WHAT THE TASK REQUIRES
Scan the data below for the string "joints". Show every line where it turns up.

* * * *

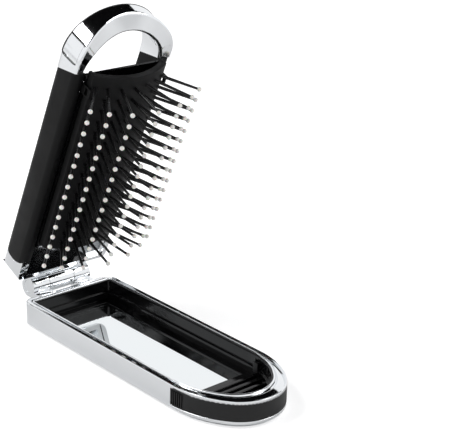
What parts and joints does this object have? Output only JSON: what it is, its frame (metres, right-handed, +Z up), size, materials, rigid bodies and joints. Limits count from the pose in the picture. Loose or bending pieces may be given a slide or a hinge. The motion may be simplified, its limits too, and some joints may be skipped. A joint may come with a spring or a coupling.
{
  "type": "folding hairbrush",
  "caption": "Folding hairbrush with a mirror lid, two squeeze buttons, a finger arch and a bristle pad that draws in as it closes.",
  "frame": {"origin": "centre of the flat under face of the cover plate on the lid half, which lies flat", "axes": "+Z up out of the open mirror tray; +X along the lid from the hinge to the round tip; +Y across the lid to its left side"},
  "size_m": [0.1312, 0.05, 0.1288],
  "materials": {
    "chrome": "bright plated",
    "soft_touch": "soft-touch lacquer",
    "tray_plastic": "fine satin moulding",
    "mirror": "silvered float glass",
    "pin_steel": "drawn wire",
    "pad_rubber": "matt moulded rubber",
    "bristle_nylon": "drawn nylon",
    "tip_resin": "dipped resin ball"
  },
  "bodies": {
    "lid": {"lid_shell": "chrome", "lid_cover_plate": "chrome", "mirror_tray": "tray_plastic", "mirror_glass": "mirror", "release_band": "tray_plastic"},
    "button_left": {"button_left": "tray_plastic"},
    "button_right": {"button_right": "tray_plastic"},
    "hinge_core": {"hinge_pin": "pin_steel", "pin_caps": "chrome"},
    "brush": {"brush_yoke": "chrome", "rail_left": "soft_touch", "rail_right": "soft_touch", "arch": "chrome", "latch_tongue_left": "tray_plastic", "latch_tongue_right": "tray_plastic"},
    "bed": {"pad_bed": "tray_plastic", "pad": "pad_rubber"},
    "column_1": {"bristles_1": "bristle_nylon", "tips_1": "tip_resin"},
    "column_2": {"bristles_2": "bristle_nylon", "tips_2": "tip_resin"},
    "column_3": {"bristles_3": "bristle_nylon", "tips_3": "tip_resin"},
    "column_4": {"bristles_4": "bristle_nylon", "tips_4": "tip_resin", "pad_spine": "tray_plastic"},
    "column_5": {"bristles_5": "bristle_nylon", "tips_5": "tip_resin"},
    "column_6": {"bristles_6": "bristle_nylon", "tips_6": "tip_resin"},
    "column_7": {"bristles_7": "bristle_nylon", "tips_7": "tip_resin"}
  },
  "joints": [
    {"name": "fold_open", "type": "hinge", "parent": "hinge_core", "child": "brush", "pos_m": [-0.06475, 0, 0.0118], "axis": [0, -1, 0], "range_deg": [0, 114]},
    {"name": "fold_shut", "type": "hinge", "parent": "hinge_core", "child": "lid", "pos_m": [-0.06475, 0, 0.0118], "axis": [0, -1, 0], "range_deg": [0, 66], "deforming": ["pad", "latch_tongue_left", "latch_tongue_right"]},
    {"name": "squeeze_left", "type": "slide", "parent": "lid", "child": "button_left", "axis": [0, -1, 0], "range_m": [0, 0.00085], "stiffness_N_per_m": 400},
    {"name": "squeeze_right", "type": "slide", "parent": "lid", "child": "button_right", "axis": [0, 1, 0], "range_m": [0, 0.00085], "stiffness_N_per_m": 400},
    {"name": "bed_drop", "type": "slide", "parent": "brush", "child": "bed", "axis": [-0.9135, 0, 0.4067], "range_m": [0, 0.01174]},
    {"name": "column_1_lean", "type": "hinge", "parent": "bed", "child": "column_1", "pos_m": [-0.03302, 0.01502, 0.06973], "axis": [-0.4067, 0, -0.9135], "range_deg": [0, 47]},
    {"name": "column_2_lean", "type": "hinge", "parent": "bed", "child": "column_2", "pos_m": [-0.03261, 0.01597, 0.06954], "axis": [-0.4067, 0, -0.9135], "range_deg": [0, 33]},
    {"name": "column_3_lean", "type": "hinge", "parent": "bed", "child": "column_3", "pos_m": [-0.03247, 0.02176, 0.06948], "axis": [-0.4067, 0, -0.9135], "range_deg": [0, 20]},
    {"name": "column_4_drop", "type": "slide", "parent": "bed", "child": "column_4", "axis": [-0.9135, 0, 0.4067], "range_m": [0, 0.0057]},
    {"name": "column_5_lean", "type": "hinge", "parent": "bed", "child": "column_5", "pos_m": [-0.03247, -0.02176, 0.06948], "axis": [0.4067, 0, 0.9135], "range_deg": [0, 20]},
    {"name": "column_6_lean", "type": "hinge", "parent": "bed", "child": "column_6", "pos_m": [-0.03261, -0.01597, 0.06954], "axis": [0.4067, 0, 0.9135], "range_deg": [0, 33]},
    {"name": "column_7_lean", "type": "hinge", "parent": "bed", "child": "column_7", "pos_m": [-0.03302, -0.01502, 0.06973], "axis": [0.4067, 0, 0.9135], "range_deg": [0, 47]}
  ],
  "couplings": [
    {"joint": "bed_drop", "follows": "fold_shut", "m_per_rad": 0.010192},
    {"joint": "column_1_lean", "follows": "fold_shut", "ratio": 0.71212},
    {"joint": "column_2_lean", "follows": "fold_shut", "ratio": 0.5},
    {"joint": "column_3_lean", "follows": "fold_shut", "ratio": 0.30303},
    {"joint": "column_4_drop", "follows": "fold_shut", "m_per_rad": 0.0049483},
    {"joint": "column_5_lean", "follows": "fold_shut", "ratio": 0.30303},
    {"joint": "column_6_lean", "follows": "fold_shut", "ratio": 0.5},
    {"joint": "column_7_lean", "follows": "fold_shut", "ratio": 0.71212}
  ]
}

* * * *

ANSWER FOR THE TASK
What parts and joints does this object have? Output only JSON: what it is, its frame (metres, right-handed, +Z up), size, materials, rigid bodies and joints. Limits count from the pose in the picture. Loose or bending pieces may be given a slide or a hinge. The motion may be simplified, its limits too, and some joints may be skipped. A joint may come with a spring or a coupling.
  "joints": [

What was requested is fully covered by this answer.